Feasibility Study Webcast
Vizsla Silver will be hosting a webcast to discuss the Panuco Project Feasibility Study at 10:00 am PT (1:00 pm ET) on November 24th. To register, please click here.
Feasibility Study Highlights (Base Case)
3,300 tonnes per day ("tpd") production rate for the first three years, expanding to 4,000 tpd in year 4, producing silver-gold doré with an initial mine life of 9.4 years
High-grade underground mine with Proven and Probable Mineral Reserves1 averaging US$337/t NSR value (diluted) comprising:
Copala deposit with 7.90 Mt averaging 318 g/t Ag and 2.05 g/t Au
Napoleon deposit with 4.91 Mt averaging 139 g/t Ag and 1.95 g/t Au
Life of mine ("LOM") average annual payable production of 17,383 koz AgEq2 per year (10,130 koz Ag per year and 83 koz Au per year)

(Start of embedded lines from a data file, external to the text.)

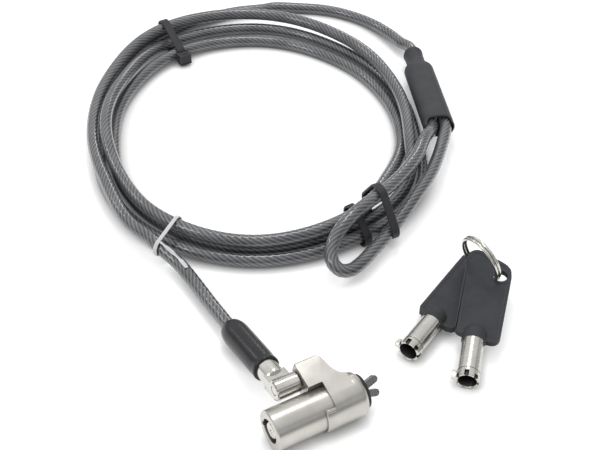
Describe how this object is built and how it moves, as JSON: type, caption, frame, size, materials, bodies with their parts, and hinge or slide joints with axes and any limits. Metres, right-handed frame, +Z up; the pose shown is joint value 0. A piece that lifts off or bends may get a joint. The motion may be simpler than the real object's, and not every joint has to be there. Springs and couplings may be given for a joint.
{
  "type": "laptop cable lock",
  "caption": "Coiled steel cable lock for a laptop's security slot, with a turning keyed lock head, swivel collar, end loop and two tubular keys on a split ring.",
  "frame": {"origin": "centre of the washer's front face, which sits on the laptop's side round its security slot", "axes": "+X along the lock's axis into the laptop, +Z up from the table the lock lies on, +Y toward the coiled cable"},
  "size_m": [0.154, 0.2356, 0.0223],
  "materials": {
    "cable_jacket": "smoky clear jacket over steel wire rope",
    "satin_nickel": "satin nickel plate",
    "nickel": "bright nickel plate",
    "steel": "bare steel",
    "hook_steel": "hardened dark steel",
    "brass": "machined brass",
    "ferrule_metal": "pressed aluminium",
    "boot_rubber": "semi-gloss black moulded rubber",
    "washer_rubber": "matt dark grey rubber",
    "sleeve_plastic": "matt dark grey sleeve",
    "bow_plastic": "fine-textured charcoal plastic",
    "tie_plastic": "black nylon",
    "tie_white": "white coated wire"
  },
  "bodies": {
    "cable": {"knuckle": "nickel", "boot": "boot_rubber", "cable_lead": "cable_jacket", "cable_coil": "cable_jacket", "cable_tail": "cable_jacket", "crimp_sleeve": "sleeve_plastic", "crimp_ferrule": "ferrule_metal", "cable_eye": "cable_jacket", "coil_tie": "tie_plastic", "eye_strap": "tie_plastic", "wire_tie": "tie_white"},
    "head": {"collar": "satin_nickel", "pivot_pin": "nickel", "rubber_washer": "washer_rubber", "circlip": "steel"},
    "barrel": {"hook_carrier": "satin_nickel", "barrel": "satin_nickel", "barrel_pins": "steel", "hook_pin": "steel", "return_spring": "steel", "stator": "brass", "driver_pins": "brass", "pin_springs": "steel"},
    "hook_a": {"hook_upper": "hook_steel"},
    "hook_b": {"hook_lower": "hook_steel"},
    "rod": {"draw_rod": "steel", "drive_pin": "steel", "cam_pin": "steel"},
    "core": {"key_core": "nickel", "cam_sleeve": "steel", "key_pins": "brass"},
    "ring": {"key_ring": "nickel"},
    "key_a": {"key_a_tube": "nickel", "key_a_bow": "bow_plastic"},
    "key_b": {"key_b_tube": "nickel", "key_b_bow": "bow_plastic"}
  },
  "joints": [
    {"name": "head_pivot", "type": "hinge", "parent": "cable", "child": "head", "pos_m": [0, 0.00927, 0.00488], "axis": [1, 0, 0], "range_deg": [-120, 30]},
    {"name": "barrel_spin", "type": "hinge", "parent": "head", "child": "barrel", "pos_m": [0, 0, 0], "axis": [1, 0, 0], "continuous": true},
    {"name": "key_turn", "type": "hinge", "parent": "barrel", "child": "core", "pos_m": [0, 0, 0], "axis": [1, 0, 0], "range_deg": [0, 90]},
    {"name": "draw_slide", "type": "slide", "parent": "barrel", "child": "rod", "axis": [-1, 0, 0], "range_m": [0, 0.003]},
    {"name": "hook_a_turn", "type": "hinge", "parent": "barrel", "child": "hook_a", "pos_m": [-0.004, 0, 0], "axis": [0, -0.8387, 0.5446], "range_deg": [-16, 0]},
    {"name": "hook_b_turn", "type": "hinge", "parent": "barrel", "child": "hook_b", "pos_m": [-0.004, 0, 0], "axis": [0, -0.8387, 0.5446], "range_deg": [0, 16]},
    {"name": "ring_lift", "type": "slide", "parent": "cable", "child": "ring", "axis": [0, 0, 1], "range_m": [0, 0.04]},
    {"name": "key_a_swing", "type": "hinge", "parent": "ring", "child": "key_a", "pos_m": [0.06468, 0.01807, 0.00175], "axis": [-0.0797, -0.0876, 0.993], "range_deg": [0, 60]},
    {"name": "key_b_swing", "type": "hinge", "parent": "ring", "child": "key_b", "pos_m": [0.06349, 0.02392, -0.00384], "axis": [-0.0233, -0.012, -0.9997], "range_deg": [0, 40]}
  ],
  "couplings": [
    {"joint": "key_turn", "follows": "draw_slide", "rad_per_m": 523.6},
    {"joint": "hook_a_turn", "follows": "draw_slide", "rad_per_m": -93.084},
    {"joint": "hook_b_turn", "follows": "draw_slide", "rad_per_m": 93.084}
  ]
}
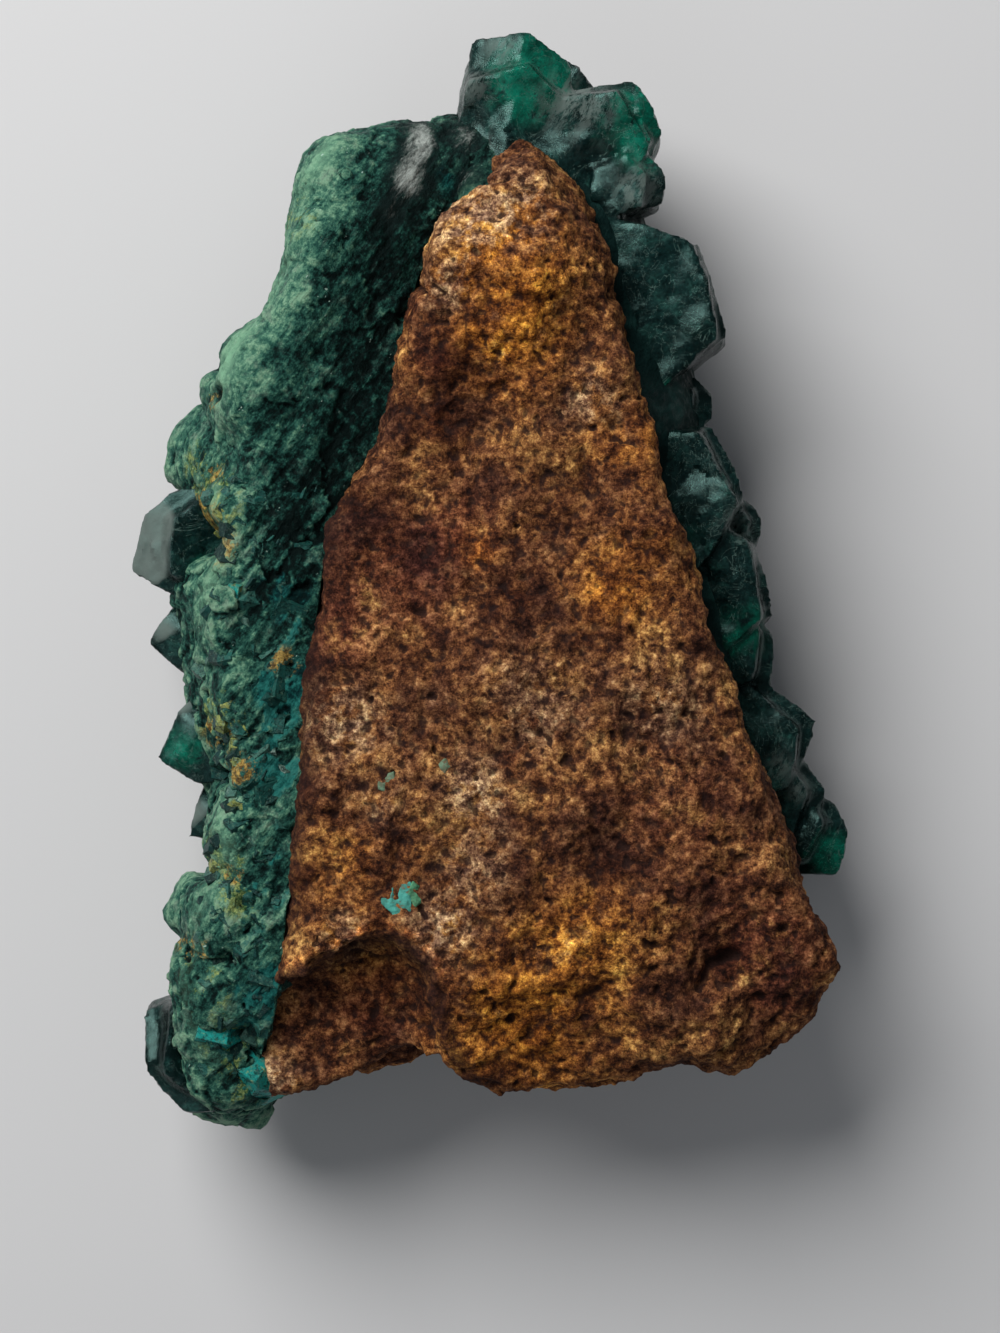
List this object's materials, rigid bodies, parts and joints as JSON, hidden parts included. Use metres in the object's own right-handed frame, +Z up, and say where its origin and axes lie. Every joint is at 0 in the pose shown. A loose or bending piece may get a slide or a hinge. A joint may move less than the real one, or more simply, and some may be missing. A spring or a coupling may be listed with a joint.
{
  "type": "dioptase mineral specimen on matrix",
  "caption": "Wedge of brown sandy matrix rock set in a crust of dark green dioptase, with stout hexagonal crystals round its edge and over its underside.",
  "frame": {"origin": "centre of the bounding box in plan, at the level the crystal tips rest on", "axes": "+Z up, matrix side up; +Y along the specimen towards its narrow end; +X across it, towards its low side"},
  "size_m": [0.0464, 0.0702, 0.0232],
  "materials": {
    "matrix_rock": "matt, sandy, mottled ochre, tan and purple-brown",
    "dioptase": "deep green; vitreous and translucent on crystal faces, matt and granular where massive",
    "turquoise_grain": "bright turquoise, half gloss",
    "dull_grain": "dull grey-green"
  },
  "bodies": {
    "root": {"matrix": "matrix_rock", "dioptase_crust": "dioptase", "turquoise_chip": "turquoise_grain", "green_chip": "turquoise_grain", "left_speck": "dull_grain", "right_speck": "dull_grain"}
  },
  "joints": []
}
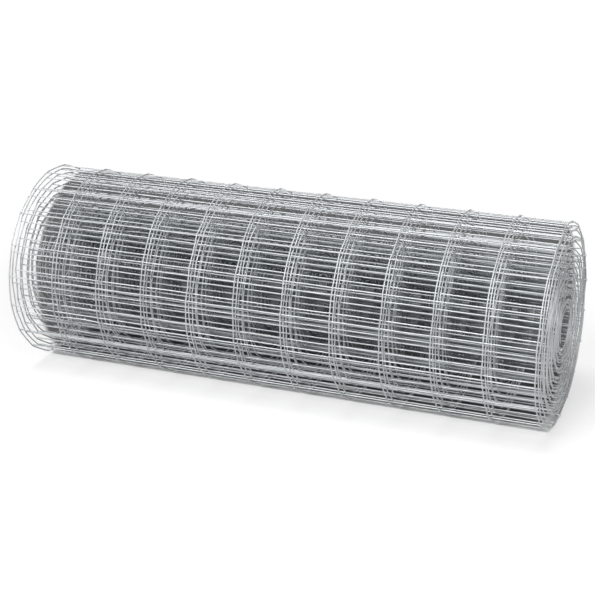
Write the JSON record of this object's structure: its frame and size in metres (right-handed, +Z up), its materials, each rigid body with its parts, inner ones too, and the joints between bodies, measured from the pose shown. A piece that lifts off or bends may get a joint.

Years 1-5 average annual payable production of 20,078 koz AgEq per year (12,067 koz Ag per year and 92 koz Au per year)
LOM cash costs3 of US$8.56/oz payable AgEq on a co-product basis, LOM all-in sustaining costs (AISC4) of US$10.61/oz payable AgEq on a co-product basis
Pre-production capital expenditures ("CAPEX") of US$238.7M
After-tax NPV(5%) of US$1,802 million and 111% IRR at US$3,100/oz Au and US$35.50/oz Ag
After-tax payback period of 7 months
| 1. | Underground Proven and Probable Mineral Reserve Estimate contains only Measured and Indicated Resources |
| 2. | AgEq oz = Ag oz + Au oz x (US$3,100/oz Au ÷ US$35.50/oz Ag) |
| 3. | Total cash costs consist of operating cash costs plus royalties and offsite (refining & transport) charges |
| 4. | AISC consist of total cash costs plus sustaining capital and closure costs |
Feasibility Study Overview
The 2025 Panuco Feasibility Study considers two contiguous underground mines, the Copala Mine and the Napoleon Mine, with on-site treatment of the mined material processed through a 3-stage crushing-grinding circuit, along with a leach and Merrill Crowe circuit to produce silver-gold doré bars. The mines will be contractor-operated, utilizing ramp-access and a combination of long-hole stoping and drift-and-fill mining methods.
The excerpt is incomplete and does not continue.